L'assouplissement des politiques de propriété des magasins d'alcool en 2021 a potentiellement transformé Pernod, une présentation interne du PRI soumise par les autorités au tribunal indiquant que la société souhaitait "prendre le contrôle des magasins de détail" à New Delhi.

La PRI a exploité le changement de politique en offrant des garanties d'entreprise à certains détaillants pour les aider à obtenir des prêts pour des licences de magasins, a déclaré la Direction de l'application des lois.

L'agence a déclaré que cela constituait un investissement indirect dans les détaillants de boissons alcoolisées.

Dans un courriel adressé le 6 juillet 2021 à Philippe Guettat, alors directeur général de Pernod Asia, Mishra a écrit qu'il espérait que les proches associés commerciaux de Pernod présenteraient des offres agressives pour l'obtention de licences et que "nous aimerions apporter un soutien financier à quatre d'entre eux [...]. Notre soutien (~23MEUR)" sous forme de garanties d'entreprise.

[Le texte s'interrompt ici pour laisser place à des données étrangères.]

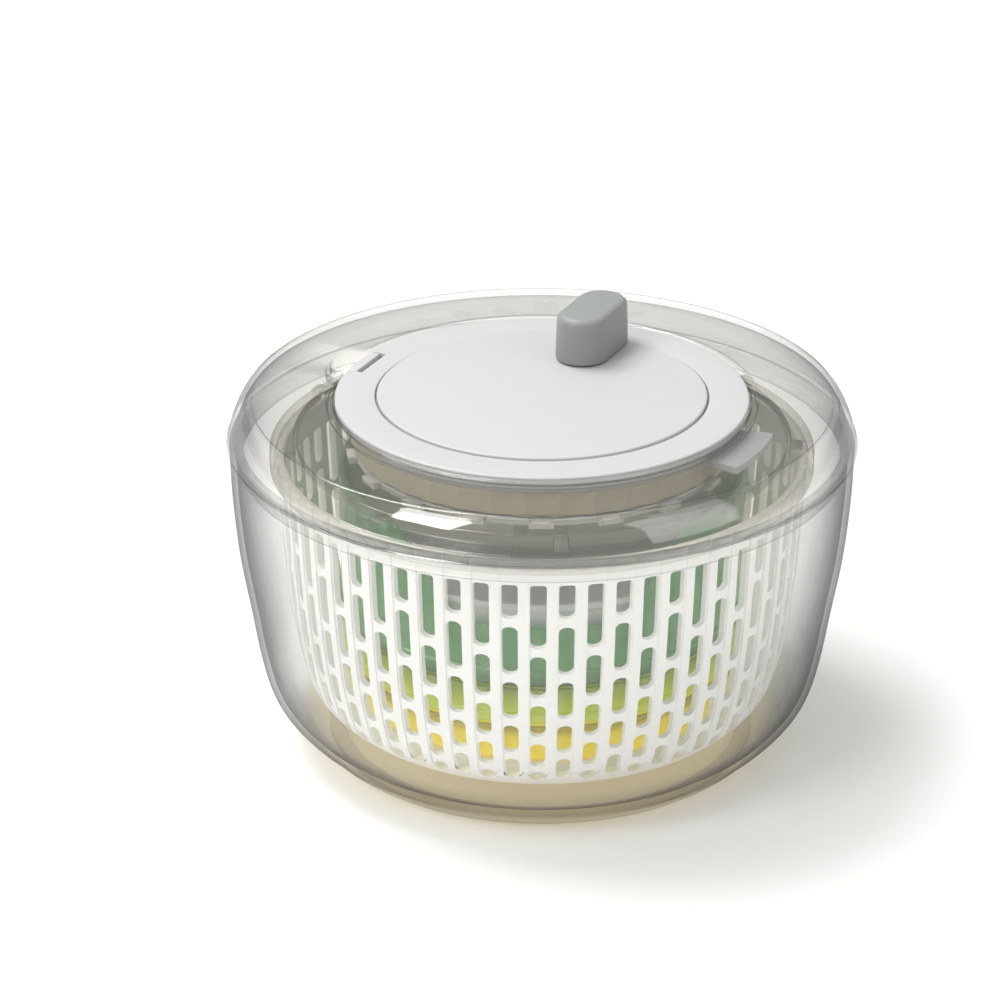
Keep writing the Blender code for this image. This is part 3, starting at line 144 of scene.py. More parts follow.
class Graph:
    """The nodes of one material."""

    def __init__(self, name: str) -> None:
        """Makes an empty material.

        Args:
            name: The material's name.
        """
        self.material = bpy.data.materials.new(name)
        self.material.use_nodes = True
        self.material.node_tree.nodes.clear()
        self._place: Any = None

    def add(self, kind: str, settings: dict[str, Any] | None = None,
        sockets: dict[Any, Any] | None = None) -> Any:
        """Adds one node, sets it and fills its sockets.

        Args:
            kind: The node's type.
            settings: Attributes of the node. "stops" holds a ramp's (position, colour) pairs.
            sockets: Numbers, colours, sockets or Values by the socket's name or number.

        Returns:
            The node.
        """
        tree = self.material.node_tree
        node = tree.nodes.new(kind)
        for name, value in (settings or {}).items():
            if name == "stops":
                ramp = node.color_ramp
                while len(ramp.elements) < len(value):
                    ramp.elements.new(1.0)
                for stop, (position, colour) in zip(ramp.elements, value):
                    stop.position = position
                    stop.color = (*colour, 1.0)
            else:
                setattr(node, name, value)
        for name, value in (sockets or {}).items():
            socket = node.inputs[name]
            if isinstance(value, Value):
                tree.links.new(value.socket, socket)
            elif isinstance(value, bpy.types.NodeSocket):
                tree.links.new(value, socket)
            elif isinstance(value, tuple) and len(value) == 3 and socket.type == "RGBA":
                socket.default_value = (*value, 1.0)
            else:
                socket.default_value = value
        return node

    def place(self) -> Any:
        """Returns the socket of the object's own coordinates."""
        if self._place is None:
            self._place = self.add("ShaderNodeTexCoord").outputs["Object"]
        return self._place

    def height(self) -> Value:
        """Returns the height above the table."""
        return Value(self, self.add("ShaderNodeSeparateXYZ", None, {0: self.place()}).outputs[2])

    def noise(self, size: float, detail: float = 2.0,
        stretch: tuple[float, float, float] = (1, 1, 1)) -> Value:
        """Adds a noise pattern.

        Args:
            size: The size of one patch in metres.
            detail: How many finer octaves it has.
            stretch: The pattern's scale along x, y and z.

        Returns:
            The pattern, from 0 to 1.
        """
        place = self.add("ShaderNodeMapping", None, {"Vector": self.place(), "Scale": stretch}).outputs[0]
        node = self.add("ShaderNodeTexNoise", None, {"Vector": place, "Scale": 1 / size, "Detail": detail})
        return Value(self, node.outputs[0])

    def blended(self, share: Any, first: Any, second: Any) -> Any:
        """Mixes two colours.

        Args:
            share: How much of the second colour shows.
            first: The colour at 0.
            second: The colour at 1.

        Returns:
            The socket of the mixed colour.
        """
        node = self.add("ShaderNodeMix", {"data_type": "RGBA"}, {0: share, 6: first, 7: second})
        return node.outputs[2]

    def bumped(self, pattern: Value, depth: float, strength: float) -> Any:
        """Turns a pattern into small bumps.

        Args:
            pattern: The pattern, from 0 to 1.
            depth: The height of the bumps in metres.
            strength: How strongly they show.

        Returns:
            The socket of the bumped normal.
        """
        sockets = {"Height": pattern, "Distance": depth, "Strength": strength}
        return self.add("ShaderNodeBump", None, sockets).outputs[0]

    def done(self, shader: Any) -> bpy.types.Material:
        """Links the shader to the output and returns the material."""
        self.add("ShaderNodeOutputMaterial", None, {"Surface": shader})
        return self.material


# Finishes --------------------------------------------------------------------------------------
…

M. Guettat, aujourd'hui haut responsable de Pernod en France, a répondu qu'il était "aligné sur la recommandation et la soutenait" à condition qu'une diligence raisonnable soit effectuée. M. Guettat n'a pas répondu aux questions de Reuters. Des extraits de leurs courriels ont été inclus dans le rapport.

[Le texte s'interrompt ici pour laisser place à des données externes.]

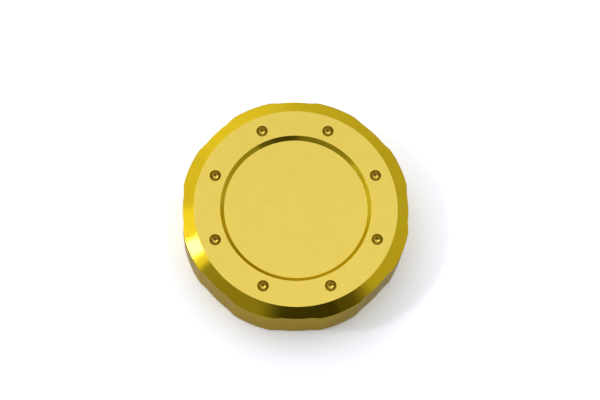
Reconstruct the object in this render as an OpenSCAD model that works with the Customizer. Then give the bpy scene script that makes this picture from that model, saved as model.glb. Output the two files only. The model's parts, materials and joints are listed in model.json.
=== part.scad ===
// Screw cap of a brake fluid reservoir.
// The cap is turned and milled from one aluminium blank. It has a bevelled top
// with a plain round recess, a ring of ball-nose dimples, and shallow grip
// scallops round its rim. Under its roof it holds a slip ring and a rubber
// diaphragm, which the reservoir's neck presses up when the cap is screwed on.
// The cap stands on its open rim: z = 0 is the rim, +Z points out of the top
// face, and the origin lies on the cap's axis. Lengths are in millimetres.

/* [Cap body] */
// Diameter at the root of the internal thread, which fits the reservoir's neck
thread_root_d = 54; // [46:0.5:64]
// Thickness of the wall between the thread's root and the scallops' floors
wall_t = 2.5; // [2:0.1:4]
// Height from the open rim to the top face
cap_h = 15.5; // [14:0.5:20]
// Width of the bevel between the flat top face and the outside wall
bevel_w = 3.45; // [2:0.05:5]
// Fall of the bevel from the top face to the outside wall
bevel_drop = 1.4; // [0.6:0.1:3]
// Radius on the turned edges
edge_r = 0.2; // [0.1:0.05:0.3]

/* [Top recess] */
// Width of the flat ring between the bevel and the recess
land_w = 6.85; // [6.4:0.05:9]
// Depth of the recess below the top face
recess_depth = 1; // [0.6:0.1:1.5]
// Lean of the recess wall from upright
recess_lean = 45; // [20:5:60]

/* [Dimples] */
// Distance of the dimples' centres from the bevel
dimple_inset = 3.85; // [2.6:0.05:4.2]
// Diameter of a dimple, whose bottom is half a ball
dimple_d = 3; // [2:0.1:3.4]
// Height of a dimple's straight wall above its half ball
dimple_wall_h = 0.05; // [0.05:0.05:0.5]

/* [Grip scallops] */
// Number of scallops round the rim, with a lobe and a dimple between each two
scallop_count = 8; // [4:1:12]
// Depth of a scallop's floor below the lobes
scallop_depth = 0.55; // [0.2:0.05:0.8]
// Width of a scallop's floor between its rising ends
scallop_floor_w = 7.6; // [5:0.2:8]
// Angle at which a scallop's ends rise to the lobes
scallop_rise = 9; // [8:1:30]

/* [Hollow] */
// Chamfer that leads the neck into the thread
lead_in = 0.8; // [0.4:0.1:1]
// Depth of the relief groove beyond the thread root
relief_depth = 0.6; // [0.3:0.1:0.8]
// Thickness of the roof under the recess
roof_t = 2; // [1.5:0.1:2.5]
// Width of the slip ring's seat, from the thread's root to the pocket
seat_w = 6.5; // [5:0.1:7.5]
// Height of that pocket above the slip ring's seat
pocket_h = 0.7; // [0.7:0.1:1.2]
// Number of vent slots cut across the slip ring's seat
vent_count = 4; // [2:1:8]
// Width of a vent slot
vent_w = 2; // [1:0.5:3]
// Depth of a vent slot
vent_depth = 0.5; // [0.3:0.1:0.6]

/* [Slip ring] */
// Clearance between the slip ring and the thread's root, to pass its ridge
ring_gap = 1.5; // [1.4:0.1:2.5]
// Thickness of the slip ring
ring_t = 1; // [0.8:0.1:1.5]

/* [Diaphragm] */
// Clearance between the diaphragm's flange and the thread's root
flange_gap = 0.3; // [0.2:0.1:1]
// Thickness of the flange
flange_t = 1.6; // [1.5:0.1:2.2]
// Height of the sealing bead under the flange
bead_h = 0.3; // [0.2:0.1:0.5]
// Thickness of the diaphragm's folded wall
fold_t = 0.8; // [0.6:0.1:0.9]
// Radius of a fold, at the middle of the wall
fold_r = 0.85; // [0.7:0.05:0.9]
// Number of folds that stand up into the pocket
fold_count = 3; // [1:1:4]
// Clearance round the folds and under the bead
fold_gap = 0.2; // [0.1:0.05:0.25]

/* [Hidden] */
gold = [0.84, 0.69, 0.18];
nylon = [0.88, 0.87, 0.82];
black_rubber = [0.12, 0.12, 0.12];
$fn = 180;
// Steps along a small rounded edge, facets of the diaphragm's small circles,
// and how far a cutter runs past a surface
edge_steps = 4;
small_fn = 48;
over = 1;
// Levels, from the top face down to the relief groove
recess_z = cap_h - recess_depth;
pocket_z = recess_z - roof_t;
seat_z = pocket_z - pocket_h;
ring_z = seat_z - ring_t;
flange_z = ring_z - flange_t;
relief_z = flange_z - bead_h - fold_gap / 2;
// Radii of the body, from the thread outwards and from the rim inwards
thread_r = thread_root_d / 2;
relief_r = thread_r + relief_depth;
pocket_r = thread_r - seat_w;
scallop_r = thread_r + wall_t;
cap_r = scallop_r + scallop_depth;
top_r = cap_r - bevel_w;
recess_r = top_r - land_w;
recess_floor_r = recess_r - recess_depth * tan(recess_lean);
// Scallops
lobe_angle = 360 / scallop_count;
floor_angle = asin(scallop_floor_w / 2 / scallop_r);
// Radius of the circle that the dimples stand on
dimple_circle_r = top_r - dimple_inset;
// Slip ring
ring_r = thread_r - ring_gap;
// Diaphragm: the outermost fold's leg, and the levels of the folds' centres
first_leg_r = pocket_r - fold_gap - fold_t / 2;
fold_high_z = pocket_z - fold_gap - fold_t / 2 - fold_r;
fold_low_z = flange_z + fold_t / 2 + fold_r;
last_leg_r = first_leg_r - (4 * fold_count - 2) * fold_r;
bead_r = (thread_r + pocket_r) / 2;

// Unit vector along v
function unit(v) = v / norm(v);

// Points that round the corner at b, between its neighbours a and c
function rounded(a, b, c, r = edge_r) =
    let (
        u = unit(a - b),
        w = unit(c - b),
        half = acos(u * w) / 2,
        centre = b + unit(u + w) * r / sin(half),
        from = atan2((b + u * r / tan(half) - centre).y, (b + u * r / tan(half) - centre).x),
        to = atan2((b + w * r / tan(half) - centre).y, (b + w * r / tan(half) - centre).x),
        turn = to - from > 180 ? to - from - 360 : to - from < -180 ? to - from + 360 : to - from,
        step = turn / edge_steps
    )
    [for (i = [0:edge_steps]) centre + r * [cos(from + i * step), sin(from + i * step)]];

// Outline of the turned blank, one side of the axis
module body_section() {
    mouth = [thread_r + lead_in, 0];
    foot = [cap_r, 0];
    shoulder = [cap_r, cap_h - bevel_drop];
    top_edge = [top_r, cap_h];
    recess_edge = [recess_r, cap_h];
    recess_foot = [recess_floor_r, recess_z];
    polygon(concat(
        [mouth],
        rounded(mouth, foot, shoulder),
        rounded(foot, shoulder, top_edge),
        rounded(shoulder, top_edge, recess_edge),
        rounded(top_edge, recess_edge, recess_foot),
        rounded(recess_edge, recess_foot, [0, recess_z]),
        [
            [0, recess_z],
            [0, pocket_z],
            [pocket_r, pocket_z],
            [pocket_r, seat_z],
            [relief_r, seat_z],
            [relief_r, relief_z + relief_depth],
            [thread_r, relief_z],
            [thread_r, lead_in]
        ]
    ));
}

// Plan of the space that one scallop takes from the rim, centred on +X: its
// floor follows the rim, and its two ends rise straight to the lobes
module scallop_plan() {
    difference() {
        polygon([
            [0, 0],
            scallop_end(1)[0],
            scallop_end(1)[1],
            [2 * cap_r, 0],
            scallop_end(-1)[1],
            scallop_end(-1)[0]
        ]);
        circle(r = scallop_r);
    }
}

// One end of a scallop: where its floor stops, and a point past the rim on the
// straight rise
function scallop_end(side) =
    let (
        out = [cos(floor_angle), side * sin(floor_angle)],
        along = [-sin(floor_angle), side * cos(floor_angle)],
        rise = sin(scallop_rise) * out + cos(scallop_rise) * along
    )
    [scallop_r * out, scallop_r * out + rise * (scallop_depth + over) / sin(scallop_rise)];

// One side of a dimple: a quarter disc, and the straight wall above it
module dimple_section() {
    intersection() {
        circle(d = dimple_d);
        translate([0, -dimple_d / 2])
            square(dimple_d / 2);
    }
    square([dimple_d / 2, dimple_wall_h + over]);
}

// The cap itself, one machined piece
module cap_body() {
    color(gold)
        difference() {
            rotate_extrude()
                body_section();
            for (i = [0:scallop_count - 1])
                rotate(i * lobe_angle)
                    translate([0, 0, -over])
                        linear_extrude(cap_h + 2 * over)
                            scallop_plan();
            for (i = [0:scallop_count - 1])
                rotate((i + 0.5) * lobe_angle)
                    translate([dimple_circle_r, 0, cap_h - dimple_wall_h])
                        rotate_extrude()
                            dimple_section();
            for (i = [0:vent_count - 1])
                rotate(i * 360 / vent_count)
                    translate([pocket_r - over, -vent_w / 2, seat_z - over])
                        cube([thread_r - pocket_r + over, vent_w, vent_depth + over]);
        }
}

// Flat ring that lets the cap turn on the diaphragm
module slip_ring() {
    inner = [[pocket_r, ring_z], [pocket_r, seat_z]];
    outer = [[ring_r, seat_z], [ring_r, ring_z]];
    color(nylon)
        rotate_extrude()
            polygon(concat(
                rounded(outer[1], inner[0], inner[1]),
                rounded(inner[0], inner[1], outer[0]),
                rounded(inner[1], outer[0], outer[1]),
                rounded(outer[0], outer[1], inner[0])
            ));
}

// Half of a fold's section: side 1 stands up and side -1 hangs down
module fold(r, z, side) {
    reach = fold_r + fold_t / 2;
    translate([r, z])
        intersection() {
            difference() {
                circle(r = reach, $fn = small_fn);
                circle(r = fold_r - fold_t / 2, $fn = small_fn);
            }
            translate([-reach, side > 0 ? 0 : -reach])
                square([2 * reach, reach]);
        }
}

// One side of the diaphragm: flange with its bead, folds and centre disc
module diaphragm_section() {
    rim_r = thread_r - flange_gap - flange_t / 2;
    translate([first_leg_r - fold_t / 2, flange_z])
        square([rim_r - first_leg_r + fold_t / 2, flange_t]);
    translate([rim_r, flange_z + flange_t / 2])
        circle(d = flange_t, $fn = small_fn);
    translate([bead_r, flange_z])
        circle(r = bead_h, $fn = small_fn);
    for (i = [0:2 * fold_count - 1])
        translate([first_leg_r - 2 * i * fold_r - fold_t / 2, fold_low_z])
            square([fold_t, fold_high_z - fold_low_z]);
    for (i = [0:fold_count - 1])
        fold(first_leg_r - (4 * i + 1) * fold_r, fold_high_z, 1);
    for (i = [0:fold_count - 2])
        fold(first_leg_r - (4 * i + 3) * fold_r, fold_low_z, -1);
    translate([last_leg_r - fold_t / 2, flange_z])
        square([fold_t, fold_low_z - flange_z]);
    translate([0, flange_z])
        square([last_leg_r, fold_t]);
}

// Rubber diaphragm, moulded in one piece
module diaphragm() {
    color(black_rubber)
        rotate_extrude()
            diaphragm_section();
}

cap_body();
slip_ring();
diaphragm();
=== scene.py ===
import json
from math import cos, pi, radians, sin, tan

import bpy
from mathutils import Matrix, Vector


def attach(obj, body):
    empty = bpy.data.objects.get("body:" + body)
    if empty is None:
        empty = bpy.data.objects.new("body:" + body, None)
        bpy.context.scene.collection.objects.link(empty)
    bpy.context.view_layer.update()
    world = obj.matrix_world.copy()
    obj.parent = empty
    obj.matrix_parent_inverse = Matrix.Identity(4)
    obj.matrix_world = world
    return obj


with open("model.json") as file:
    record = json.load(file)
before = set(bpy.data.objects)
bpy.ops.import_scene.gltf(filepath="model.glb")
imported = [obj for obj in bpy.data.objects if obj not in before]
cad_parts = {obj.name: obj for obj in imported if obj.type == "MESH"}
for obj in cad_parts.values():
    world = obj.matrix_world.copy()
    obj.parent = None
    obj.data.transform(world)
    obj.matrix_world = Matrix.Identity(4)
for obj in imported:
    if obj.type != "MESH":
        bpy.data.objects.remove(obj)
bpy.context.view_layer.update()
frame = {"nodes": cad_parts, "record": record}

MM = 0.001
WHITE = (1, 1, 1, 1)

# Camera, fitted to the photograph's circles and outline. Its angles are in degrees
CAMERA_AIM = Vector((1.08, 2.0, 15.5)) * MM
CAMERA_DISTANCE = 436.8 * MM
CAMERA_AZIMUTH = -7.566
CAMERA_ELEVATION = 73.037
CAMERA_ROLL = 7.175
CAMERA_LENS = 100.39
CAMERA_CLIP = 10 * MM


def toward(azimuth, elevation):
    """Unit vector to a place round the object: azimuth 0 is the front, and 90 the right"""
    turn, rise = radians(azimuth), radians(elevation)
    return Vector((sin(turn) * cos(rise), -cos(turn) * cos(rise), sin(rise)))


def add_camera():
    back = toward(CAMERA_AZIMUTH, CAMERA_ELEVATION)
    right = Vector((0, 0, 1)).cross(back).normalized()
    level = Matrix((right, back.cross(right), back)).transposed()
    turn = level @ Matrix.Rotation(radians(CAMERA_ROLL), 3, "Z")
    place = CAMERA_AIM + CAMERA_DISTANCE * back
    camera = bpy.data.objects.new("camera", bpy.data.cameras.new("camera"))
    camera.data.lens = CAMERA_LENS
    camera.data.clip_start = CAMERA_CLIP
    camera.matrix_world = Matrix.Translation(place) @ turn.to_4x4()
    bpy.context.scene.collection.objects.link(camera)
    bpy.context.scene.camera = camera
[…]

L'Enforcement Directorate a également interrogé des cadres, dont Mishra, qui a déclaré aux agents chargés de l'application de la loi qu'il n'était pas en possession d'une version préliminaire de la politique de Delhi en matière d'alcool avant sa publication en 2021, selon le rapport du cabinet d'avocats.

Mais Shardul Amarchand Mangaldas a estimé que cette déclaration était "inexacte dans les faits", car Mishra était en possession de documents gouvernementaux non publics et "les a ensuite diffusés au sein de Pernod India".

"La possession des documents, telle qu'elle a été déclarée, suggère l'existence d'un complot plus vaste ... visant à faire formuler une politique favorable de concert avec des fonctionnaires ou leurs intermédiaires".